§ Task to complete:
Restate, word for word, all of the material shown below.
----
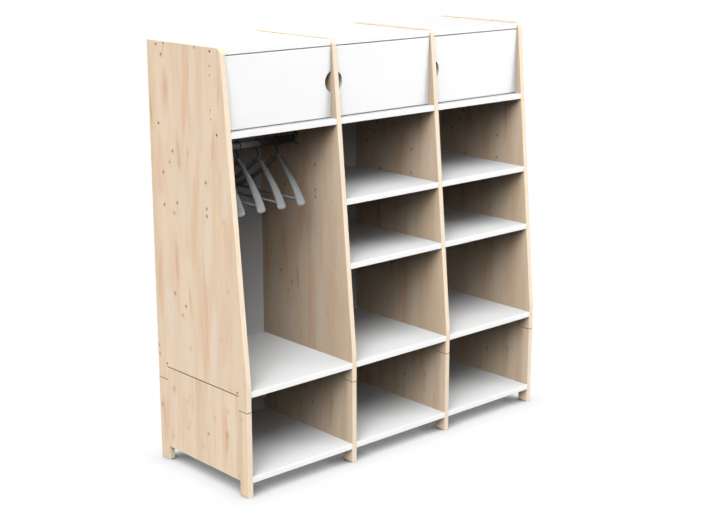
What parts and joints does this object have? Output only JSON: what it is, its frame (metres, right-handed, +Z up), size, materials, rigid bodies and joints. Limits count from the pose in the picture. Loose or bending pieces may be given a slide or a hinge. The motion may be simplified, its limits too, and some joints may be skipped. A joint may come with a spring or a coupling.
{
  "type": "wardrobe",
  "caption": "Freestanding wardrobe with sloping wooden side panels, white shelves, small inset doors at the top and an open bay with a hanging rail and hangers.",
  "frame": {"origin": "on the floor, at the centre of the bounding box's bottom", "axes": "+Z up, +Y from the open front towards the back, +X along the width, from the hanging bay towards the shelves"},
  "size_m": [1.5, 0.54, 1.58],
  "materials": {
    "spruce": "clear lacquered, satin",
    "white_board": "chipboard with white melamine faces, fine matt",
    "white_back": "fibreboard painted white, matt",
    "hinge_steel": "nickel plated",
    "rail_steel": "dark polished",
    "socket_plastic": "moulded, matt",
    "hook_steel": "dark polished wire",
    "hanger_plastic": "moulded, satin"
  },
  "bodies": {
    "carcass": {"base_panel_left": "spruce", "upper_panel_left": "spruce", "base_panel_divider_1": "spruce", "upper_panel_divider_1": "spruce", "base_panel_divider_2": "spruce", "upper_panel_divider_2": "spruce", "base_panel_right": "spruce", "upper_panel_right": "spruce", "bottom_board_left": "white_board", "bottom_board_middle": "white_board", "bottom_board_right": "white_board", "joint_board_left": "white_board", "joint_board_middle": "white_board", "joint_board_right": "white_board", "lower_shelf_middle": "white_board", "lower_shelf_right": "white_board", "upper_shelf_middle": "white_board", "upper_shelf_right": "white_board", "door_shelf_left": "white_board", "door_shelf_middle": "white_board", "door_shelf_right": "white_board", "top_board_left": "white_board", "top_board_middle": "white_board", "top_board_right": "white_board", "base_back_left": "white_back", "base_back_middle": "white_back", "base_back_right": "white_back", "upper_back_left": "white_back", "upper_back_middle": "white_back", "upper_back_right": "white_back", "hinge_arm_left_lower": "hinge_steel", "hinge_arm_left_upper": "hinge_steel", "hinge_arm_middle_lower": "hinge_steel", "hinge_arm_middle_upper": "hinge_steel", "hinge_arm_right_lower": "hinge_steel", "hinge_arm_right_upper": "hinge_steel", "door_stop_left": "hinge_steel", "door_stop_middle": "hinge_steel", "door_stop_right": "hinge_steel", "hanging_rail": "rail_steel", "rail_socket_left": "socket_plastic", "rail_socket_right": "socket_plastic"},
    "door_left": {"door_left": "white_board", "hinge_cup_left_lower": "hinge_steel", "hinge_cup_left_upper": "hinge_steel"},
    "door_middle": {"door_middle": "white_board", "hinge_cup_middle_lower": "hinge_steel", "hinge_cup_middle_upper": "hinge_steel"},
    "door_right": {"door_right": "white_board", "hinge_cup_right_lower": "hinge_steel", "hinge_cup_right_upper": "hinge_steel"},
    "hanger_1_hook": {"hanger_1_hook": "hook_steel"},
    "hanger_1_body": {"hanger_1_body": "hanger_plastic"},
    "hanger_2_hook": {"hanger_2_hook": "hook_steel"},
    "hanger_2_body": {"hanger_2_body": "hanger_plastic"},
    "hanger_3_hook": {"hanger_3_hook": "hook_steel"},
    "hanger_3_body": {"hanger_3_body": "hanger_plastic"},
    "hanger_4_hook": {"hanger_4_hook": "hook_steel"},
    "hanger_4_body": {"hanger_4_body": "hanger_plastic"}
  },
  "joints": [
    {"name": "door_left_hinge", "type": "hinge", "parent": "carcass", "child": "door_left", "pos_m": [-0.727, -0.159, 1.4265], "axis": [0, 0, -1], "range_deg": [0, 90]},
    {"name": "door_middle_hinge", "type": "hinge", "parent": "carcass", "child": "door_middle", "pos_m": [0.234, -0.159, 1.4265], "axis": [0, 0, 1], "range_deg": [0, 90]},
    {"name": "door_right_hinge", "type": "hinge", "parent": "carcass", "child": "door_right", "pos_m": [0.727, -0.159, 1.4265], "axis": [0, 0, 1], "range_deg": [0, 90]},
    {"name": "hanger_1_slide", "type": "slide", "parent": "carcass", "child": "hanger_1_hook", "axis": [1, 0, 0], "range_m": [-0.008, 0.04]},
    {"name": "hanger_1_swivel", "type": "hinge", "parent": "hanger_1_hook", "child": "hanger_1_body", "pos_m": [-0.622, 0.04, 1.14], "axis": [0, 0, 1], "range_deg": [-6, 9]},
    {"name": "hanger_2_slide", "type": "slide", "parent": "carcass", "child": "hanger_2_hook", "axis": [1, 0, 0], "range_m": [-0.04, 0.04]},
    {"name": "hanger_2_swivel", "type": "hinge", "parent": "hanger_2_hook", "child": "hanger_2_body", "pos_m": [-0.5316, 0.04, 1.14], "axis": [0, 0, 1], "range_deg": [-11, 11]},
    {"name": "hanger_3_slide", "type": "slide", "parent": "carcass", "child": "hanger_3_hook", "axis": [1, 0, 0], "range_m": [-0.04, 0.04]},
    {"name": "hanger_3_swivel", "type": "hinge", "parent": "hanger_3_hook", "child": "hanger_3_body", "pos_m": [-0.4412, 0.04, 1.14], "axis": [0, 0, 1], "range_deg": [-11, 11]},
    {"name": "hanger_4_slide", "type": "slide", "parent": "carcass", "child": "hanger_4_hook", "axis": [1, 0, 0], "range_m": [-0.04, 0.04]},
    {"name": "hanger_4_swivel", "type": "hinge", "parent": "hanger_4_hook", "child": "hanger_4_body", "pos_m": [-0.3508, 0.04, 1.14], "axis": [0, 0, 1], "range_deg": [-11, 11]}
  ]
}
----
§ Written reply:
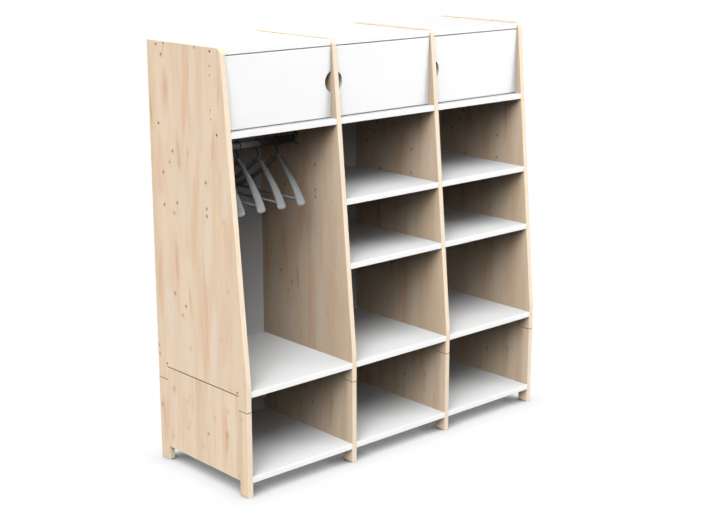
What parts and joints does this object have? Output only JSON: what it is, its frame (metres, right-handed, +Z up), size, materials, rigid bodies and joints. Limits count from the pose in the picture. Loose or bending pieces may be given a slide or a hinge. The motion may be simplified, its limits too, and some joints may be skipped. A joint may come with a spring or a coupling.
{
  "type": "wardrobe",
  "caption": "Freestanding wardrobe with sloping wooden side panels, white shelves, small inset doors at the top and an open bay with a hanging rail and hangers.",
  "frame": {"origin": "on the floor, at the centre of the bounding box's bottom", "axes": "+Z up, +Y from the open front towards the back, +X along the width, from the hanging bay towards the shelves"},
  "size_m": [1.5, 0.54, 1.58],
  "materials": {
    "spruce": "clear lacquered, satin",
    "white_board": "chipboard with white melamine faces, fine matt",
    "white_back": "fibreboard painted white, matt",
    "hinge_steel": "nickel plated",
    "rail_steel": "dark polished",
    "socket_plastic": "moulded, matt",
    "hook_steel": "dark polished wire",
    "hanger_plastic": "moulded, satin"
  },
  "bodies": {
    "carcass": {"base_panel_left": "spruce", "upper_panel_left": "spruce", "base_panel_divider_1": "spruce", "upper_panel_divider_1": "spruce", "base_panel_divider_2": "spruce", "upper_panel_divider_2": "spruce", "base_panel_right": "spruce", "upper_panel_right": "spruce", "bottom_board_left": "white_board", "bottom_board_middle": "white_board", "bottom_board_right": "white_board", "joint_board_left": "white_board", "joint_board_middle": "white_board", "joint_board_right": "white_board", "lower_shelf_middle": "white_board", "lower_shelf_right": "white_board", "upper_shelf_middle": "white_board", "upper_shelf_right": "white_board", "door_shelf_left": "white_board", "door_shelf_middle": "white_board", "door_shelf_right": "white_board", "top_board_left": "white_board", "top_board_middle": "white_board", "top_board_right": "white_board", "base_back_left": "white_back", "base_back_middle": "white_back", "base_back_right": "white_back", "upper_back_left": "white_back", "upper_back_middle": "white_back", "upper_back_right": "white_back", "hinge_arm_left_lower": "hinge_steel", "hinge_arm_left_upper": "hinge_steel", "hinge_arm_middle_lower": "hinge_steel", "hinge_arm_middle_upper": "hinge_steel", "hinge_arm_right_lower": "hinge_steel", "hinge_arm_right_upper": "hinge_steel", "door_stop_left": "hinge_steel", "door_stop_middle": "hinge_steel", "door_stop_right": "hinge_steel", "hanging_rail": "rail_steel", "rail_socket_left": "socket_plastic", "rail_socket_right": "socket_plastic"},
    "door_left": {"door_left": "white_board", "hinge_cup_left_lower": "hinge_steel", "hinge_cup_left_upper": "hinge_steel"},
    "door_middle": {"door_middle": "white_board", "hinge_cup_middle_lower": "hinge_steel", "hinge_cup_middle_upper": "hinge_steel"},
    "door_right": {"door_right": "white_board", "hinge_cup_right_lower": "hinge_steel", "hinge_cup_right_upper": "hinge_steel"},
    "hanger_1_hook": {"hanger_1_hook": "hook_steel"},
    "hanger_1_body": {"hanger_1_body": "hanger_plastic"},
    "hanger_2_hook": {"hanger_2_hook": "hook_steel"},
    "hanger_2_body": {"hanger_2_body": "hanger_plastic"},
    "hanger_3_hook": {"hanger_3_hook": "hook_steel"},
    "hanger_3_body": {"hanger_3_body": "hanger_plastic"},
    "hanger_4_hook": {"hanger_4_hook": "hook_steel"},
    "hanger_4_body": {"hanger_4_body": "hanger_plastic"}
  },
  "joints": [
    {"name": "door_left_hinge", "type": "hinge", "parent": "carcass", "child": "door_left", "pos_m": [-0.727, -0.159, 1.4265], "axis": [0, 0, -1], "range_deg": [0, 90]},
    {"name": "door_middle_hinge", "type": "hinge", "parent": "carcass", "child": "door_middle", "pos_m": [0.234, -0.159, 1.4265], "axis": [0, 0, 1], "range_deg": [0, 90]},
    {"name": "door_right_hinge", "type": "hinge", "parent": "carcass", "child": "door_right", "pos_m": [0.727, -0.159, 1.4265], "axis": [0, 0, 1], "range_deg": [0, 90]},
    {"name": "hanger_1_slide", "type": "slide", "parent": "carcass", "child": "hanger_1_hook", "axis": [1, 0, 0], "range_m": [-0.008, 0.04]},
    {"name": "hanger_1_swivel", "type": "hinge", "parent": "hanger_1_hook", "child": "hanger_1_body", "pos_m": [-0.622, 0.04, 1.14], "axis": [0, 0, 1], "range_deg": [-6, 9]},
    {"name": "hanger_2_slide", "type": "slide", "parent": "carcass", "child": "hanger_2_hook", "axis": [1, 0, 0], "range_m": [-0.04, 0.04]},
    {"name": "hanger_2_swivel", "type": "hinge", "parent": "hanger_2_hook", "child": "hanger_2_body", "pos_m": [-0.5316, 0.04, 1.14], "axis": [0, 0, 1], "range_deg": [-11, 11]},
    {"name": "hanger_3_slide", "type": "slide", "parent": "carcass", "child": "hanger_3_hook", "axis": [1, 0, 0], "range_m": [-0.04, 0.04]},
    {"name": "hanger_3_swivel", "type": "hinge", "parent": "hanger_3_hook", "child": "hanger_3_body", "pos_m": [-0.4412, 0.04, 1.14], "axis": [0, 0, 1], "range_deg": [-11, 11]},
    {"name": "hanger_4_slide", "type": "slide", "parent": "carcass", "child": "hanger_4_hook", "axis": [1, 0, 0], "range_m": [-0.04, 0.04]},
    {"name": "hanger_4_swivel", "type": "hinge", "parent": "hanger_4_hook", "child": "hanger_4_body", "pos_m": [-0.3508, 0.04, 1.14], "axis": [0, 0, 1], "range_deg": [-11, 11]}
  ]
}